> What this task involves
Scan the data below and pick out the lines containing the word "scene".

> Data lines

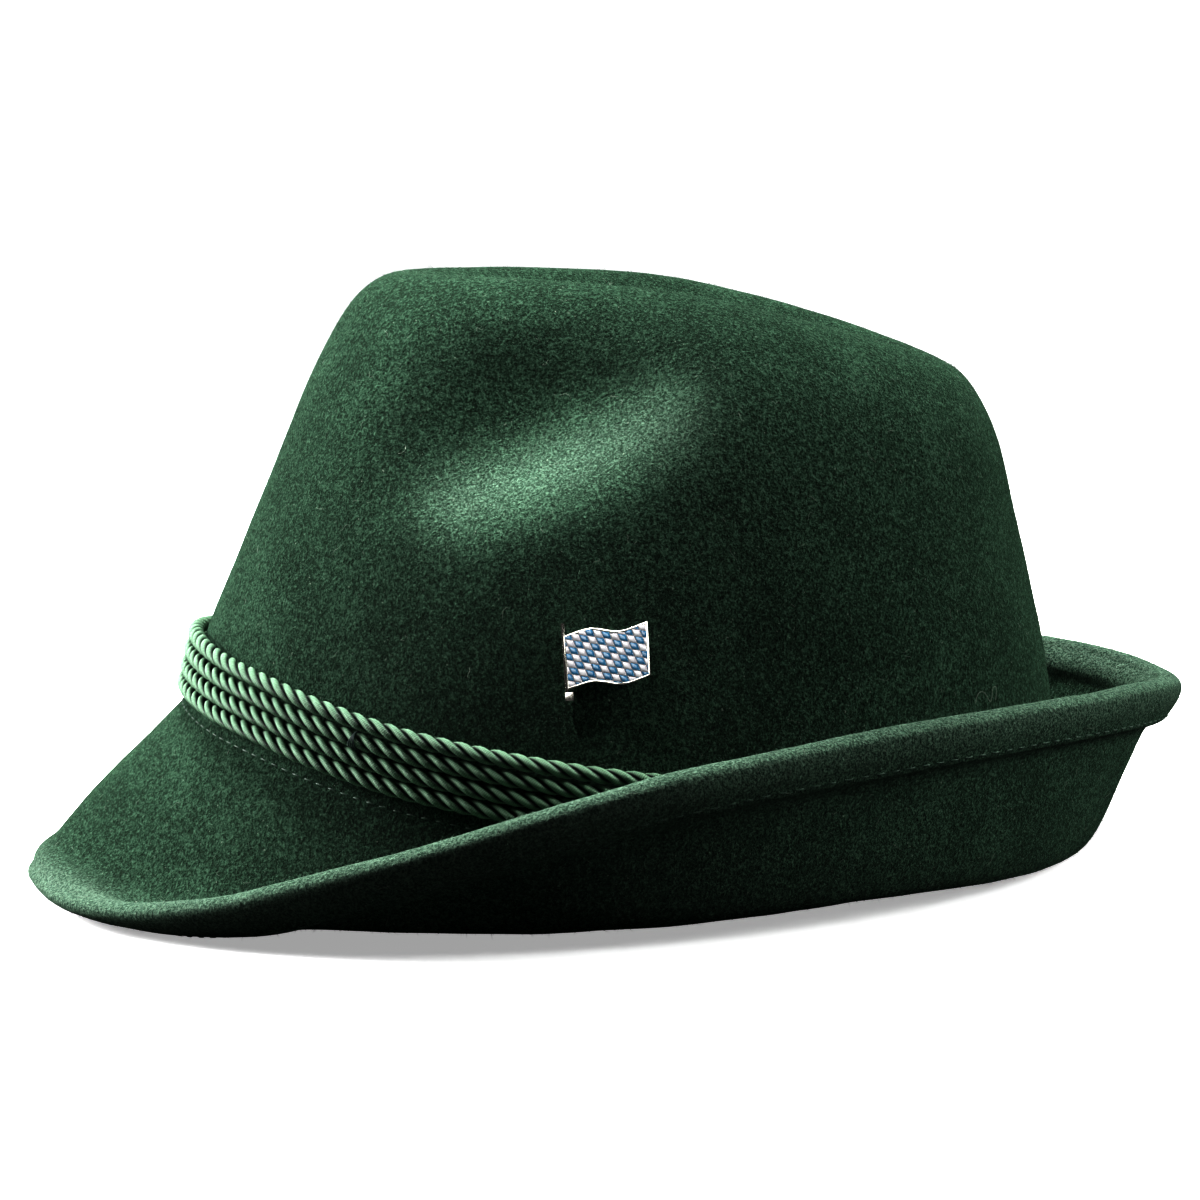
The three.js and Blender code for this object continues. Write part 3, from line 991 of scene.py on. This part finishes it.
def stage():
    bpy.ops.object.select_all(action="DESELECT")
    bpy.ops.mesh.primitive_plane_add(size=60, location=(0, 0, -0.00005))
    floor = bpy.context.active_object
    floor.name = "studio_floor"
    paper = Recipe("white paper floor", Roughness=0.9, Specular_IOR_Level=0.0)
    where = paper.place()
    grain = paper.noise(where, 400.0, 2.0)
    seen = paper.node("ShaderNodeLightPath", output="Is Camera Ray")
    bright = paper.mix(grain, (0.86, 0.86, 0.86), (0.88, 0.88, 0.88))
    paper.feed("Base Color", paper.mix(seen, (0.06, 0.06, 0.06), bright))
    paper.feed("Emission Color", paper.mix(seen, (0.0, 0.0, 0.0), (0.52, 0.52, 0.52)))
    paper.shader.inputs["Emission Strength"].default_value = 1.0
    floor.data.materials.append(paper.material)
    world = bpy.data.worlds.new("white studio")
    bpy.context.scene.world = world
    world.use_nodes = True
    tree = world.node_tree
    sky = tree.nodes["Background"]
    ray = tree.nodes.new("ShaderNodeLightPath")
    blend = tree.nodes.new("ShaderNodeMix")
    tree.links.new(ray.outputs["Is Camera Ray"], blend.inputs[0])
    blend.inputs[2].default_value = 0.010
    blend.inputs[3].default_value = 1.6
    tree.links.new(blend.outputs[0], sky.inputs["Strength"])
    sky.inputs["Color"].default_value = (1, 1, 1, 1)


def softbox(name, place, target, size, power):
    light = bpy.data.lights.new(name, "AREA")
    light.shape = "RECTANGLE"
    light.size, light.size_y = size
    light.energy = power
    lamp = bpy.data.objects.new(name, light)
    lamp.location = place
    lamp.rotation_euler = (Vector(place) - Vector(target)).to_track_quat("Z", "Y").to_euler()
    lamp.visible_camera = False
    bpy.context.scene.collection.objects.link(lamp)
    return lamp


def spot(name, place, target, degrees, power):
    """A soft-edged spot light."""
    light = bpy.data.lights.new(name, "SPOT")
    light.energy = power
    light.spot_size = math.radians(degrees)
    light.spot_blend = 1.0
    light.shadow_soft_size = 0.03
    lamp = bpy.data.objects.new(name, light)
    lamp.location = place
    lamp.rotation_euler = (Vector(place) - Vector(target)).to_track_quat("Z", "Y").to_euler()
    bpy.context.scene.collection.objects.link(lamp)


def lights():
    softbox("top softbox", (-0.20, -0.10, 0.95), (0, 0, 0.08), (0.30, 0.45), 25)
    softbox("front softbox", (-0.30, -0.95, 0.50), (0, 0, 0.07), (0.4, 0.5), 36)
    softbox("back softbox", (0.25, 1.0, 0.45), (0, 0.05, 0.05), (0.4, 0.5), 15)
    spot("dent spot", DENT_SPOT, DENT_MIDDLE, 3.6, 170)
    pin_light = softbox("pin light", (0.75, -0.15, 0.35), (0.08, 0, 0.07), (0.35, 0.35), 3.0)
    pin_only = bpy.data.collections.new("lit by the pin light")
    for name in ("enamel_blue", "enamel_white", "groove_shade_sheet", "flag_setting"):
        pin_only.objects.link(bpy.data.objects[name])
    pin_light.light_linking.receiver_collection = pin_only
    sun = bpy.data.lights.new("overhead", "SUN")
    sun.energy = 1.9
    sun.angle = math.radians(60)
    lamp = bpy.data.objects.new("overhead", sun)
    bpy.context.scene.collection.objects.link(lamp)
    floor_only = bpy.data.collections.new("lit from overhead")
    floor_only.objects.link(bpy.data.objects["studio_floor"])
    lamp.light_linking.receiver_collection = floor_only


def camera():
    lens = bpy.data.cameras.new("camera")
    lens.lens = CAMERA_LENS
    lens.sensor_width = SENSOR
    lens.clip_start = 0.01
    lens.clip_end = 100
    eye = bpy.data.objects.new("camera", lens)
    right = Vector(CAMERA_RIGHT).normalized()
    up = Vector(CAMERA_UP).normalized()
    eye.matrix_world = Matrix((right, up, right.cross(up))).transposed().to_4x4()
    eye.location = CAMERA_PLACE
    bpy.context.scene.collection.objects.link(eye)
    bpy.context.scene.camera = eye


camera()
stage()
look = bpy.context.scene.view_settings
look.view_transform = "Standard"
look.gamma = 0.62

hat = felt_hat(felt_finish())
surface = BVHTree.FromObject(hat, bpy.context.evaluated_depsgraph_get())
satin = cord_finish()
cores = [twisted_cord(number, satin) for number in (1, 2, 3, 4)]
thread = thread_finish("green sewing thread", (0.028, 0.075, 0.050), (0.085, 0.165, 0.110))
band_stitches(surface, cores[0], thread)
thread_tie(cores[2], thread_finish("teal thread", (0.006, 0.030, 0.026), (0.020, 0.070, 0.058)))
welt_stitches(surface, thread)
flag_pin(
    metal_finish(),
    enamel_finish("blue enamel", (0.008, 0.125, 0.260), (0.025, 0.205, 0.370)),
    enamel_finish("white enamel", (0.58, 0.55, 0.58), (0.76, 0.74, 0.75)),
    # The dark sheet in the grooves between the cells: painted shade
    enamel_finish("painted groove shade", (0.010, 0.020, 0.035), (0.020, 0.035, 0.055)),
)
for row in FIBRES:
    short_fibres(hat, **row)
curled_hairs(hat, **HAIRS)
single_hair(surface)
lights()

> The result
The three.js and Blender code for this object continues. Write part 3, from line 991 of scene.py on. This part finishes it.
    bpy.context.scene.world = world
    bpy.context.scene.collection.objects.link(lamp)
    bpy.context.scene.collection.objects.link(lamp)
    bpy.context.scene.collection.objects.link(lamp)
    bpy.context.scene.collection.objects.link(eye)
    bpy.context.scene.camera = eye
look = bpy.context.scene.view_settings